## Start

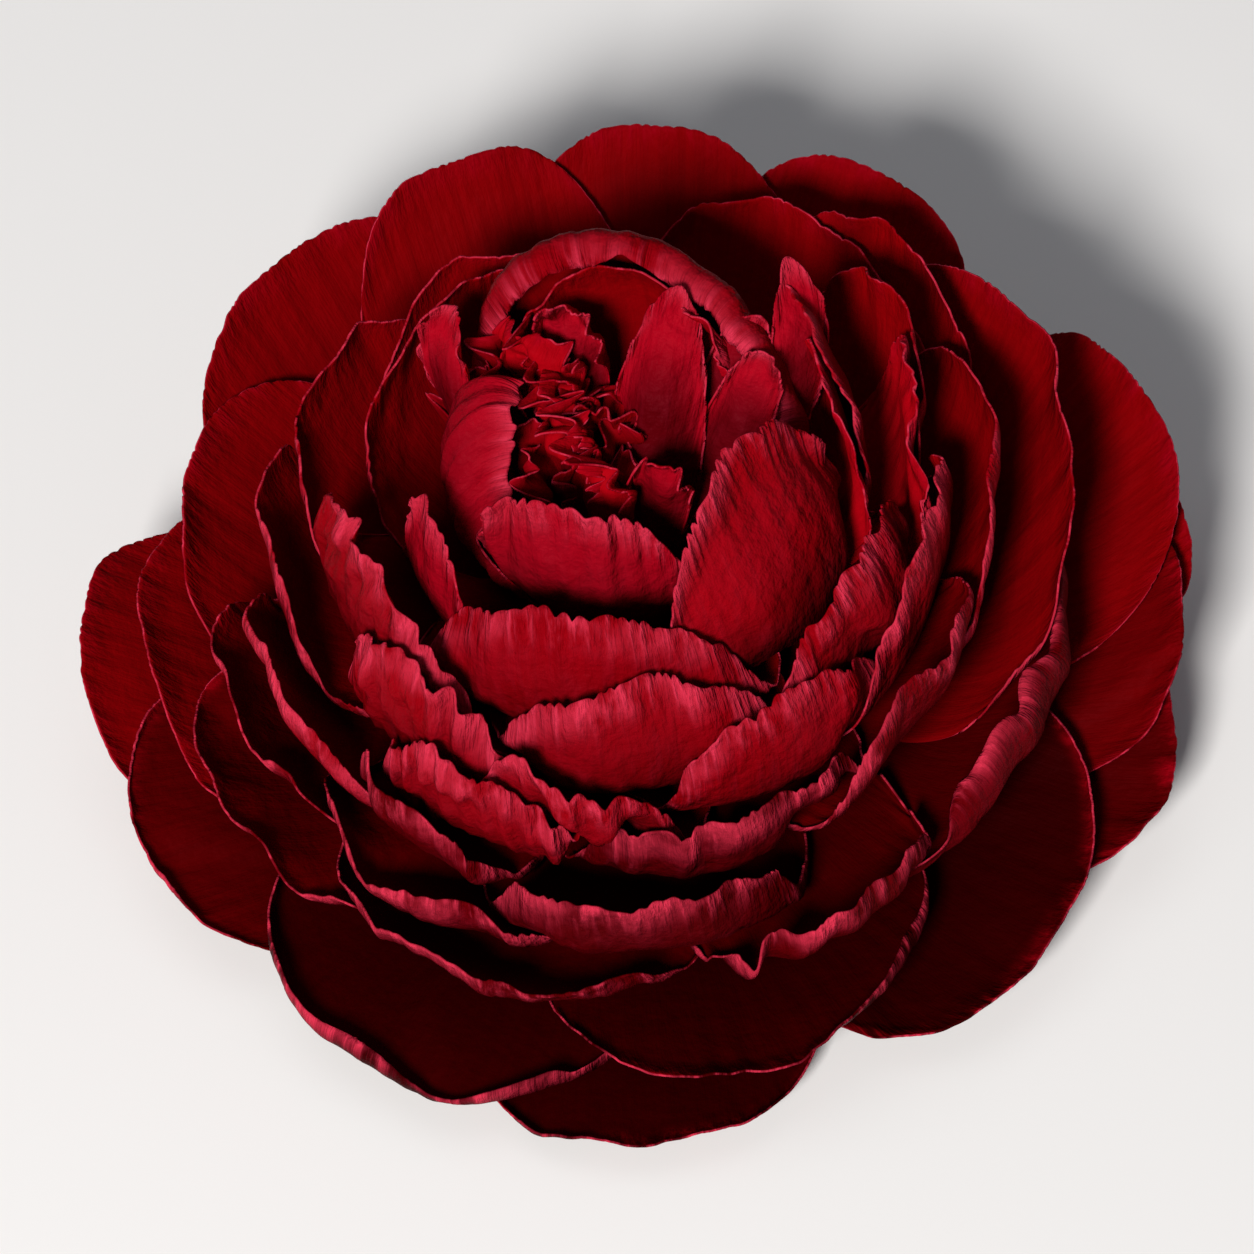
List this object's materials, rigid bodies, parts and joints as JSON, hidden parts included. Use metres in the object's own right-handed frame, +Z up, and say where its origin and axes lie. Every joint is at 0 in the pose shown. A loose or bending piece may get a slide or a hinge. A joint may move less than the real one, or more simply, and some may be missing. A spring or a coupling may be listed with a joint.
{
  "type": "peony bloom",
  "caption": "Double peony bloom cut just under its calyx and resting face up, with broad spreading outer petals around a dense ball of cupped, crinkled inner petals.",
  "frame": {"origin": "centre of the bloom's bounding box, on the surface that it rests on", "axes": "+Z up, out of the bloom's face; +X to the right across the widest spread of the outer petals, seen from the low front side; +Y towards the raised back of the bloom"},
  "size_m": [0.1498, 0.1378, 0.069],
  "materials": {
    "petal_guard": "satin",
    "petal_middle": "satin",
    "petal_ball": "satin",
    "petal_heart": "satin",
    "receptacle": "matte",
    "sepal": "satin"
  },
  "bodies": {
    "root": {"receptacle_and_stem": "receptacle", "sepal_1": "sepal", "sepal_2": "sepal", "sepal_3": "sepal", "guard_01": "petal_guard", "guard_02": "petal_guard", "guard_03": "petal_guard", "guard_04": "petal_guard", "guard_05": "petal_guard", "guard_06": "petal_guard", "guard_07": "petal_guard", "guard_08": "petal_guard", "guard_09": "petal_guard", "guard_10": "petal_guard", "guard_11": "petal_guard", "guard_12": "petal_guard", "guard_13": "petal_guard", "guard_14": "petal_guard", "guard_15": "petal_guard", "guard_16": "petal_guard", "guard_17": "petal_guard", "middle_01": "petal_middle", "middle_02": "petal_middle", "middle_03": "petal_middle", "middle_04": "petal_middle", "middle_05": "petal_middle", "middle_06": "petal_middle", "middle_07": "petal_middle", "middle_08": "petal_middle", "middle_09": "petal_middle", "middle_10": "petal_middle", "middle_11": "petal_middle", "middle_12": "petal_middle", "middle_13": "petal_middle", "middle_14": "petal_middle", "middle_15": "petal_middle", "middle_16": "petal_middle", "middle_17": "petal_middle", "ball_01": "petal_ball", "ball_02": "petal_ball", "ball_03": "petal_ball", "ball_04": "petal_ball", "ball_05": "petal_ball", "ball_06": "petal_ball", "ball_07": "petal_ball", "ball_08": "petal_ball", "ball_09": "petal_ball", "ball_10": "petal_ball", "ball_11": "petal_ball", "ball_12": "petal_ball", "ball_13": "petal_ball", "ball_14": "petal_ball", "ball_15": "petal_ball", "ball_16": "petal_ball", "heart_01": "petal_heart", "heart_02": "petal_heart", "heart_03": "petal_heart", "heart_04": "petal_heart", "heart_05": "petal_heart", "heart_06": "petal_heart"}
  },
  "joints": []
}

## End

Task brief: Reproduce each line verbatim.

Solution for this task:
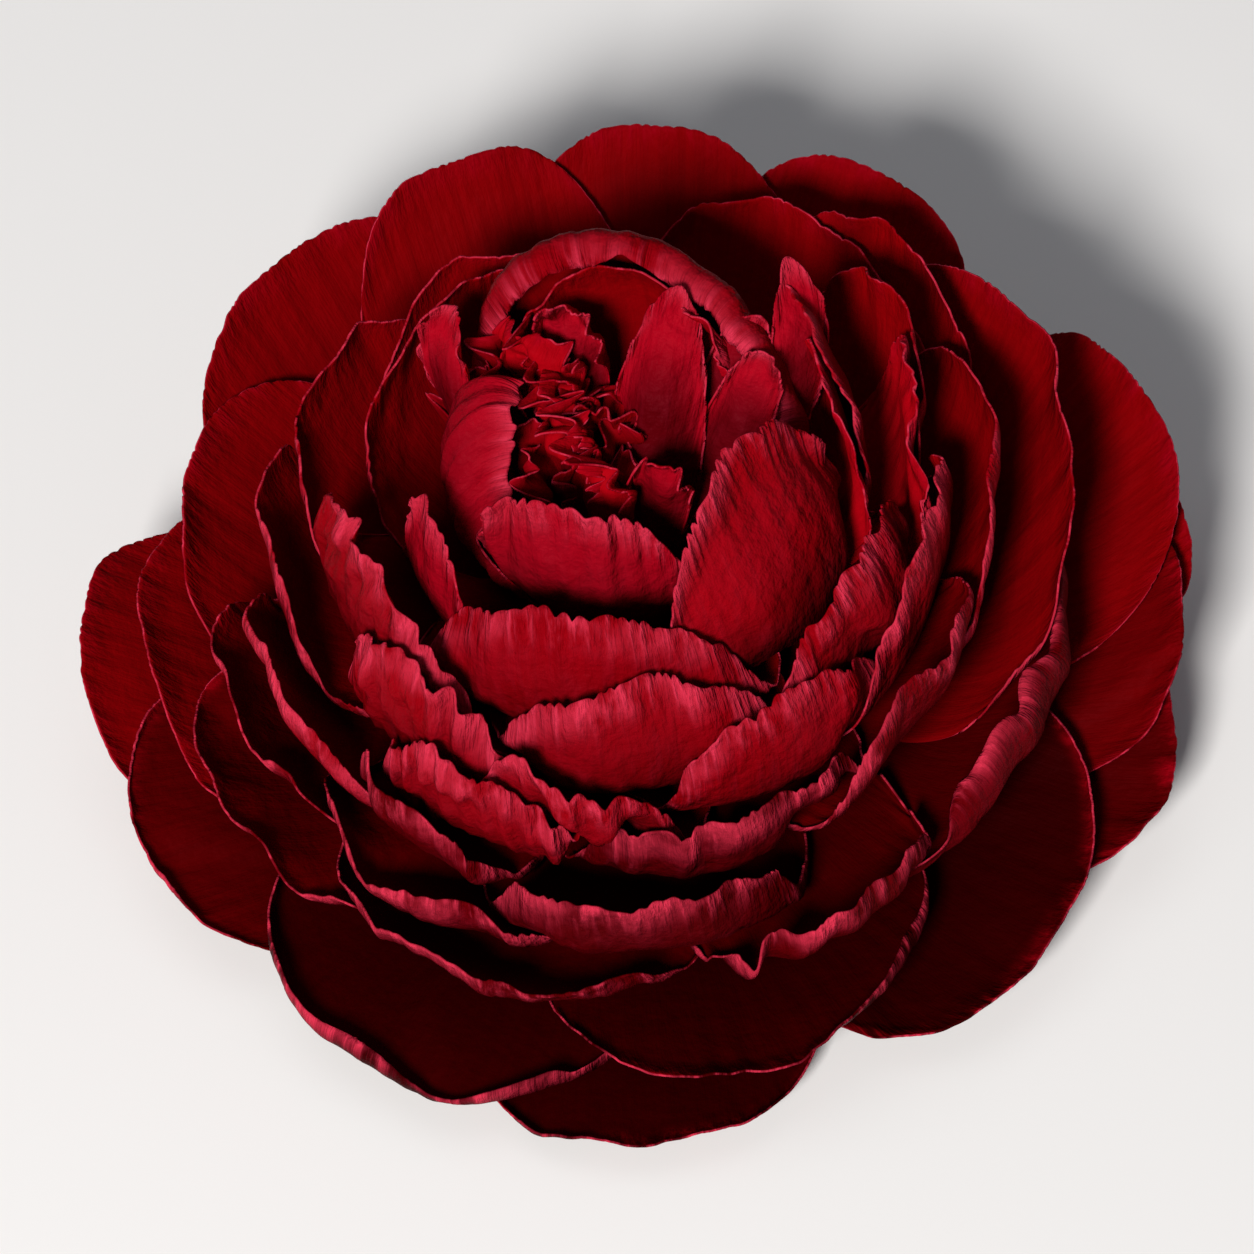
List this object's materials, rigid bodies, parts and joints as JSON, hidden parts included. Use metres in the object's own right-handed frame, +Z up, and say where its origin and axes lie. Every joint is at 0 in the pose shown. A loose or bending piece may get a slide or a hinge. A joint may move less than the real one, or more simply, and some may be missing. A spring or a coupling may be listed with a joint.
{
  "type": "peony bloom",
  "caption": "Double peony bloom cut just under its calyx and resting face up, with broad spreading outer petals around a dense ball of cupped, crinkled inner petals.",
  "frame": {"origin": "centre of the bloom's bounding box, on the surface that it rests on", "axes": "+Z up, out of the bloom's face; +X to the right across the widest spread of the outer petals, seen from the low front side; +Y towards the raised back of the bloom"},
  "size_m": [0.1498, 0.1378, 0.069],
  "materials": {
    "petal_guard": "satin",
    "petal_middle": "satin",
    "petal_ball": "satin",
    "petal_heart": "satin",
    "receptacle": "matte",
    "sepal": "satin"
  },
  "bodies": {
    "root": {"receptacle_and_stem": "receptacle", "sepal_1": "sepal", "sepal_2": "sepal", "sepal_3": "sepal", "guard_01": "petal_guard", "guard_02": "petal_guard", "guard_03": "petal_guard", "guard_04": "petal_guard", "guard_05": "petal_guard", "guard_06": "petal_guard", "guard_07": "petal_guard", "guard_08": "petal_guard", "guard_09": "petal_guard", "guard_10": "petal_guard", "guard_11": "petal_guard", "guard_12": "petal_guard", "guard_13": "petal_guard", "guard_14": "petal_guard", "guard_15": "petal_guard", "guard_16": "petal_guard", "guard_17": "petal_guard", "middle_01": "petal_middle", "middle_02": "petal_middle", "middle_03": "petal_middle", "middle_04": "petal_middle", "middle_05": "petal_middle", "middle_06": "petal_middle", "middle_07": "petal_middle", "middle_08": "petal_middle", "middle_09": "petal_middle", "middle_10": "petal_middle", "middle_11": "petal_middle", "middle_12": "petal_middle", "middle_13": "petal_middle", "middle_14": "petal_middle", "middle_15": "petal_middle", "middle_16": "petal_middle", "middle_17": "petal_middle", "ball_01": "petal_ball", "ball_02": "petal_ball", "ball_03": "petal_ball", "ball_04": "petal_ball", "ball_05": "petal_ball", "ball_06": "petal_ball", "ball_07": "petal_ball", "ball_08": "petal_ball", "ball_09": "petal_ball", "ball_10": "petal_ball", "ball_11": "petal_ball", "ball_12": "petal_ball", "ball_13": "petal_ball", "ball_14": "petal_ball", "ball_15": "petal_ball", "ball_16": "petal_ball", "heart_01": "petal_heart", "heart_02": "petal_heart", "heart_03": "petal_heart", "heart_04": "petal_heart", "heart_05": "petal_heart", "heart_06": "petal_heart"}
  },
  "joints": []
}